__DIRECTIONS__. Look through the entries below and extract exactly the lines from the one containing "Model this object" through the one containing "TAIL_HOLE_R = 1.65", ends included.

__GIVEN DATA__.
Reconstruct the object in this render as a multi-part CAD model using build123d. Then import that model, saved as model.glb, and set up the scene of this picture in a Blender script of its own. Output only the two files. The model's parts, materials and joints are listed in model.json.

---

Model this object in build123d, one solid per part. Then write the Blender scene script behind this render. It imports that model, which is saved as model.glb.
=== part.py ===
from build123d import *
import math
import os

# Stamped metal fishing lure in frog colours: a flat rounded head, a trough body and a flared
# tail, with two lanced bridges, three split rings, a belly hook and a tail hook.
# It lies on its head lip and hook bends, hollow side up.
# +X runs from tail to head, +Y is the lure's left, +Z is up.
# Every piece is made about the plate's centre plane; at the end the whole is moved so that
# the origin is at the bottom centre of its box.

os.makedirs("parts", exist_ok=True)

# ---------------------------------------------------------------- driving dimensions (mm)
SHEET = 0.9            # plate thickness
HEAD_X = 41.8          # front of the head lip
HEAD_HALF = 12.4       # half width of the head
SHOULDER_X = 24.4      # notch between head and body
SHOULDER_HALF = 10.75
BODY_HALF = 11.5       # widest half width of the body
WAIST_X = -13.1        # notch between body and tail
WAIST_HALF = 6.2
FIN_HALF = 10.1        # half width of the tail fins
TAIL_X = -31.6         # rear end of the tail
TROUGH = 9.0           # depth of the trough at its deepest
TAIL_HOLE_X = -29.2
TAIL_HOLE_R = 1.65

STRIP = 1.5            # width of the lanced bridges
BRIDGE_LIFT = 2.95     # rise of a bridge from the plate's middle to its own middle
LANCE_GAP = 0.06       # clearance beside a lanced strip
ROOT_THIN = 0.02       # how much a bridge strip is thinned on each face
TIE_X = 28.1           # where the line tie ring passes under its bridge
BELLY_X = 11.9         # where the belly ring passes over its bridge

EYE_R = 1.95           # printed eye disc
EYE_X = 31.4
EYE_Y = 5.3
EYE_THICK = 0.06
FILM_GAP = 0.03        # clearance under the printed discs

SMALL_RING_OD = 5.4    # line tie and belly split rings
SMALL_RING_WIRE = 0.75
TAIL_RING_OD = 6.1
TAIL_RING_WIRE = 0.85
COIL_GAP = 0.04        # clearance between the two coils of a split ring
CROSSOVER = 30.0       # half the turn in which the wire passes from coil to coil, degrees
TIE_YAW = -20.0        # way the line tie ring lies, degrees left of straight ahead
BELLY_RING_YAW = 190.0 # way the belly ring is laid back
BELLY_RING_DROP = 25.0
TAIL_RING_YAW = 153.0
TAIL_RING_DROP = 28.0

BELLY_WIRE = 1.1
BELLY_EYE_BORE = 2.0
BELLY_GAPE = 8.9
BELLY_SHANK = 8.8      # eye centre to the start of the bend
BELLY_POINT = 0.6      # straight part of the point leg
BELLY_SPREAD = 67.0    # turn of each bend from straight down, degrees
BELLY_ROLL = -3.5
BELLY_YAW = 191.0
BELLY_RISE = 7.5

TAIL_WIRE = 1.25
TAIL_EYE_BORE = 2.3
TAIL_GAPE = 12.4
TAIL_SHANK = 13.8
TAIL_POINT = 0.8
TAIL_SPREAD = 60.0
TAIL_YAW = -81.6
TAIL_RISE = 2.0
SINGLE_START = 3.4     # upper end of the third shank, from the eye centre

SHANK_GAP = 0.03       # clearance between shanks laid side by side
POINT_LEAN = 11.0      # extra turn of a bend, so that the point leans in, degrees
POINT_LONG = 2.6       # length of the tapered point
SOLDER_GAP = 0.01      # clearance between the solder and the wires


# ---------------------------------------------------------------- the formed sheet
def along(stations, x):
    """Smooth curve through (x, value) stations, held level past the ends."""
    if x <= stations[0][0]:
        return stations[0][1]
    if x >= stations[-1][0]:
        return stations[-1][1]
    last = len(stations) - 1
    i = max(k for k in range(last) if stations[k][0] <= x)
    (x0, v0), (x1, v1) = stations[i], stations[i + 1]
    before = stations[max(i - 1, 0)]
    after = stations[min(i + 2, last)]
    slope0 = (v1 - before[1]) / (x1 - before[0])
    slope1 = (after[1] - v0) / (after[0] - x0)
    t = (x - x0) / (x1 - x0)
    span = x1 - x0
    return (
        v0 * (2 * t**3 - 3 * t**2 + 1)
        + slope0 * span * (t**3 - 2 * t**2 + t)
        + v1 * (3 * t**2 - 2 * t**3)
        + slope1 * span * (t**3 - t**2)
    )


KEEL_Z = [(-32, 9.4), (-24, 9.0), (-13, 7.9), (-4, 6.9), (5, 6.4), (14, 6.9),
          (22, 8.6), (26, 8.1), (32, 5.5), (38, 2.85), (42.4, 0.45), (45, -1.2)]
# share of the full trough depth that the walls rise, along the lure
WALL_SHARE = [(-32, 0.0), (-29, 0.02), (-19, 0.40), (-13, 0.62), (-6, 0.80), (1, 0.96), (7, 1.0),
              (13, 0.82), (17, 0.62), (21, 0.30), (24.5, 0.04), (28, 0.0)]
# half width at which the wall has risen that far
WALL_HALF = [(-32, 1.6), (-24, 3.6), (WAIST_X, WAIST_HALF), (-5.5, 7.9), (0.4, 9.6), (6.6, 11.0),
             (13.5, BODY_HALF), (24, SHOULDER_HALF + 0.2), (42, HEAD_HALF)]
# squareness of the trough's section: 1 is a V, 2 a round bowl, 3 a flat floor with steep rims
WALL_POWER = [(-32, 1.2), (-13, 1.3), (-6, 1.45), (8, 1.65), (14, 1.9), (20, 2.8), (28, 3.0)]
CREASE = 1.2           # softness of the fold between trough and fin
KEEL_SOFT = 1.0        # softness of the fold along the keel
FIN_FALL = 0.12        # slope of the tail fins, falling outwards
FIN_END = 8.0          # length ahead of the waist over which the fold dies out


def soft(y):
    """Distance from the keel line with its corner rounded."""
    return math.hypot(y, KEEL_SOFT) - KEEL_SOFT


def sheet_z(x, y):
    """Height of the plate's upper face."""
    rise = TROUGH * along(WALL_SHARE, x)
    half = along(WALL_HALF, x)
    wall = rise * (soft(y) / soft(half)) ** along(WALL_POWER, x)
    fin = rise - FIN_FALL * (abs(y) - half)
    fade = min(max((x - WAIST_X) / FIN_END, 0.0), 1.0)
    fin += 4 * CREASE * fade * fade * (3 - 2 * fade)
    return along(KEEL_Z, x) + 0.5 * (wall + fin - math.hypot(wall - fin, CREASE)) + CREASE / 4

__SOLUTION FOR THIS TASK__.
Model this object in build123d, one solid per part. Then write the Blender scene script behind this render. It imports that model, which is saved as model.glb.
=== part.py ===
from build123d import *
import math
import os

# Stamped metal fishing lure in frog colours: a flat rounded head, a trough body and a flared
# tail, with two lanced bridges, three split rings, a belly hook and a tail hook.
# It lies on its head lip and hook bends, hollow side up.
# +X runs from tail to head, +Y is the lure's left, +Z is up.
# Every piece is made about the plate's centre plane; at the end the whole is moved so that
# the origin is at the bottom centre of its box.

os.makedirs("parts", exist_ok=True)

# ---------------------------------------------------------------- driving dimensions (mm)
SHEET = 0.9            # plate thickness
HEAD_X = 41.8          # front of the head lip
HEAD_HALF = 12.4       # half width of the head
SHOULDER_X = 24.4      # notch between head and body
SHOULDER_HALF = 10.75
BODY_HALF = 11.5       # widest half width of the body
WAIST_X = -13.1        # notch between body and tail
WAIST_HALF = 6.2
FIN_HALF = 10.1        # half width of the tail fins
TAIL_X = -31.6         # rear end of the tail
TROUGH = 9.0           # depth of the trough at its deepest
TAIL_HOLE_X = -29.2
TAIL_HOLE_R = 1.65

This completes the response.